L’approche des artistes japonais envers la couleur a également eu un impact significatif sur Bonnard. L’ukiyo-e est connu pour ses aplats de couleur audacieux et ses contours clairs, une méthode qui s’éloigne des nuances graduelles de l’ombre et de la lumière utilisées traditionnellement en Occident. Inspiré par cette palette vibrante et ces contrastes forts, Bonnard a développé un style où les couleurs lumineuses et saturées jouent un rôle central, souvent déployées de manière à accentuer l’émotion ou l’ambiance plutôt que la réalité objective.
L’art japonais a également influencé la manière dont Bonnard envisageait la perspective dans ses peintures. En rejetant les règles rigides de la perspective linéaire européenne, il a adopté une approche plus libre, inspirée par la perspective aplatie et parfois oblique de l’ukiyo-e. Cette technique est visible dans la manière dont Bonnard représente l’espace intérieur, où le plan du sol et les murs semblent parfois se plier de manière irréelle, créant un espace qui semble à la fois confiné et infini.
Enfin, l’influence de l’estampe japonaise se manifeste dans la narration visuelle de Bonnard. Les estampes japonaises ont souvent intégré des éléments de récits simultanés, où plusieurs actions ou moments sont représentés ensemble sur une seule surface. Bonnard a absorbé cette capacité à juxtaposer le temps et l’espace dans ses compositions, créant des scènes où le passé, le présent et le futur semblent coexister, enrichissant ainsi la texture narrative de ses œuvres.
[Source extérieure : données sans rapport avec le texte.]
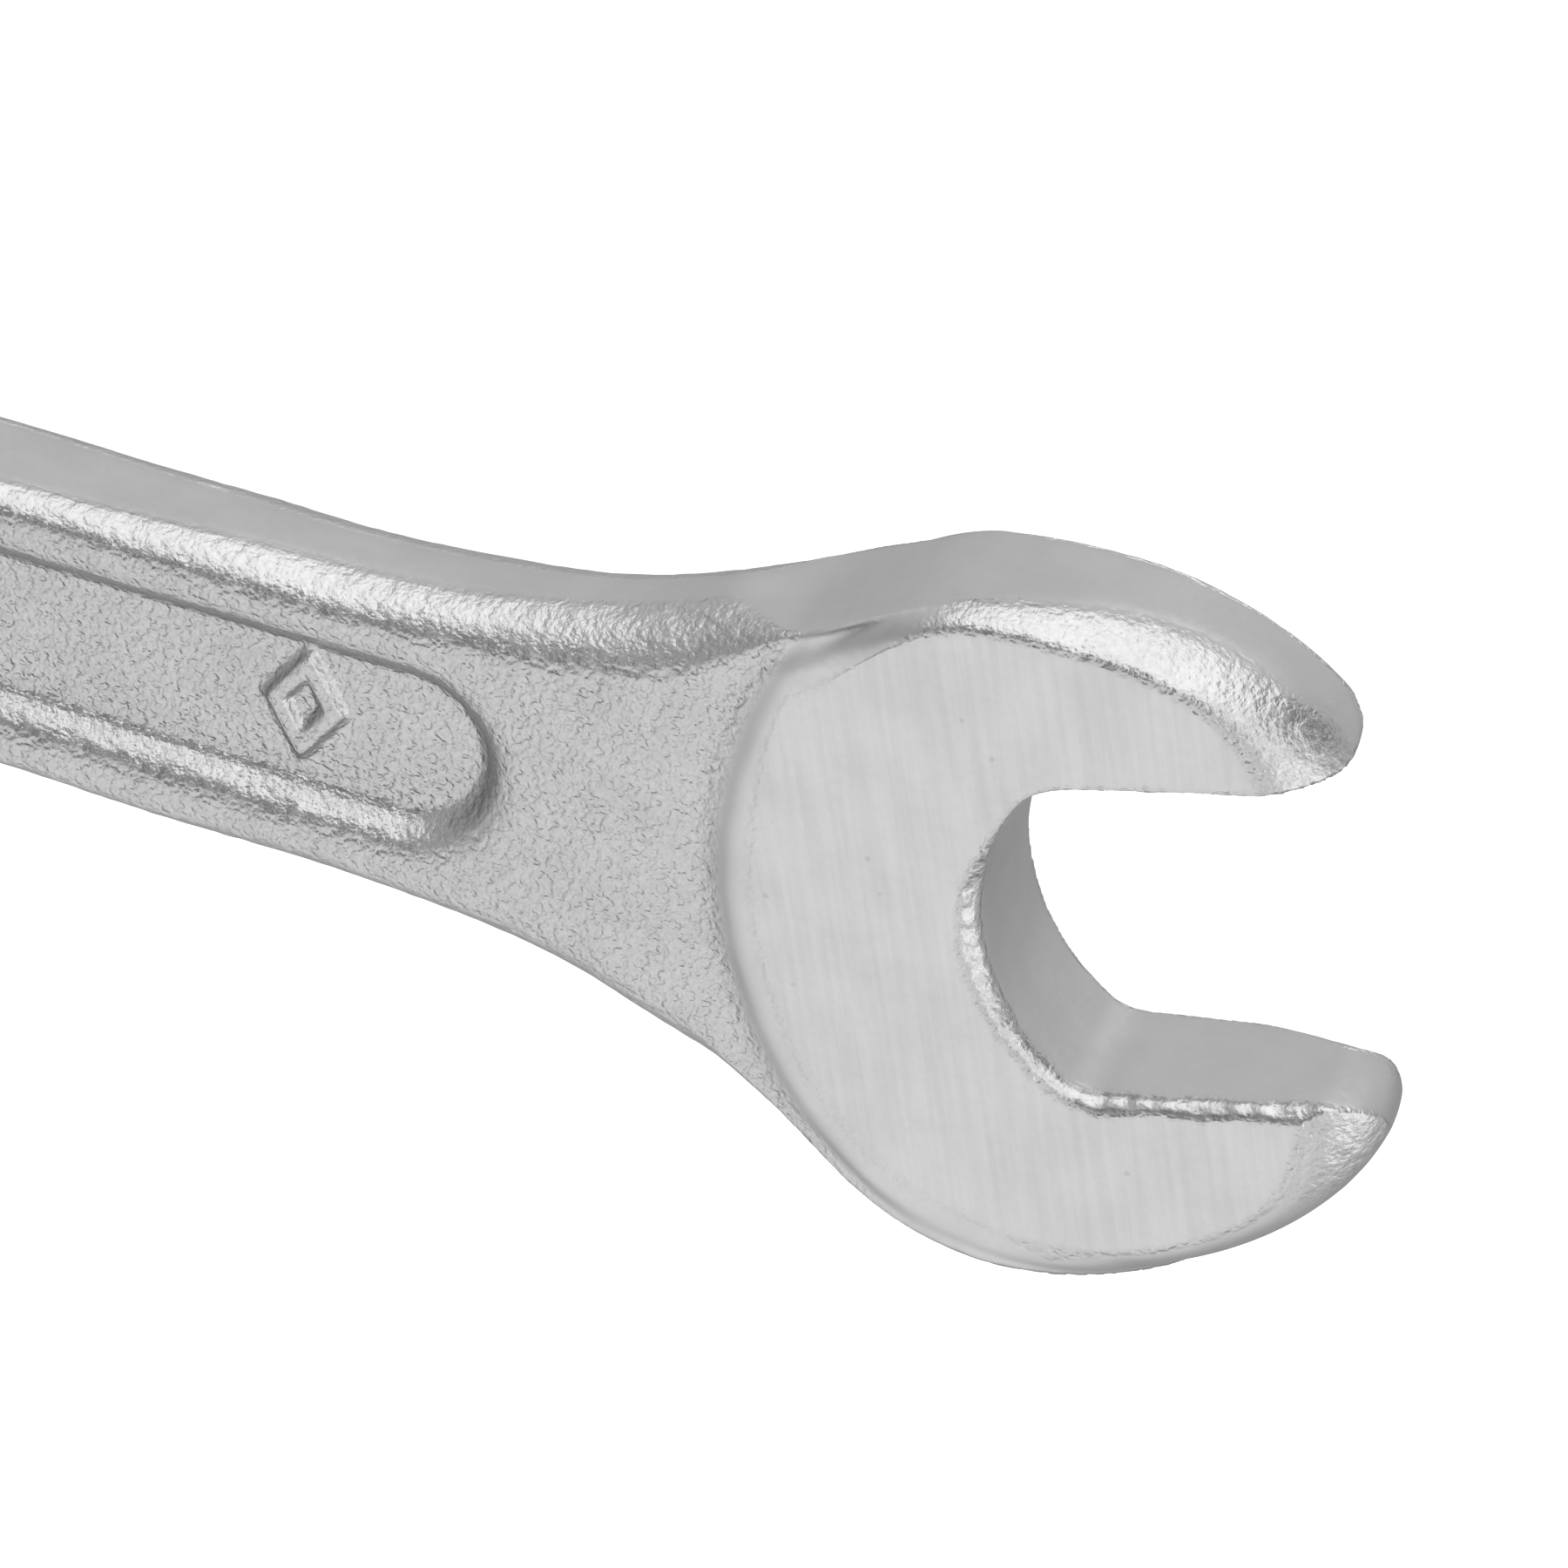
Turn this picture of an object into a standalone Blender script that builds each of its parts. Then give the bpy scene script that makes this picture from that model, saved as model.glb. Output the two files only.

L’influence du japonisme sur Pierre Bonnard a été une composante cruciale de son développement artistique, lui permettant de fusionner l’esthétique orientale avec la tradition picturale européenne. Cette synthèse a non seulement enrichi son propre art mais a également contribué à l’évolution plus large de la peinture moderne, où les frontières culturelles et artistiques ont été redéfinies. L’empreinte du Japon dans l’œuvre de Bonnard témoigne de la richesse interculturelle qui peut émerger quand les arts de différentes parties du monde se rencontrent et s’entrelacent.
Pour aller plus loin à propos de l’Ukiyo-e
Historique rapide de l’Ukiyo-e dans la culture japonaise
L’estampe japonaise, connue sous le nom d’ukiyo-e, qui signifie littéralement “images du monde flottant”, a émergé durant la période Edo (1603-1868) au Japon. Cette forme d’art est née de la culture urbaine et bourgeoise d’Edo (l’actuelle Tokyo), reflétant les intérêts et les divertissements des classes commerçantes.
Au début, les ukiyo-e étaient principalement des peintures monochromes (sumizuri-e), mais elles ont rapidement évolué vers des estampes nishiki-e, ou “images en brocart”, qui utilisent plusieurs blocs de bois pour créer des images polychromes. Ces estampes devenaient accessibles et populaires grâce à l’amélioration des techniques de gravure sur bois et à l’utilisation de pigments de couleur vifs, qui permettaient des productions en série.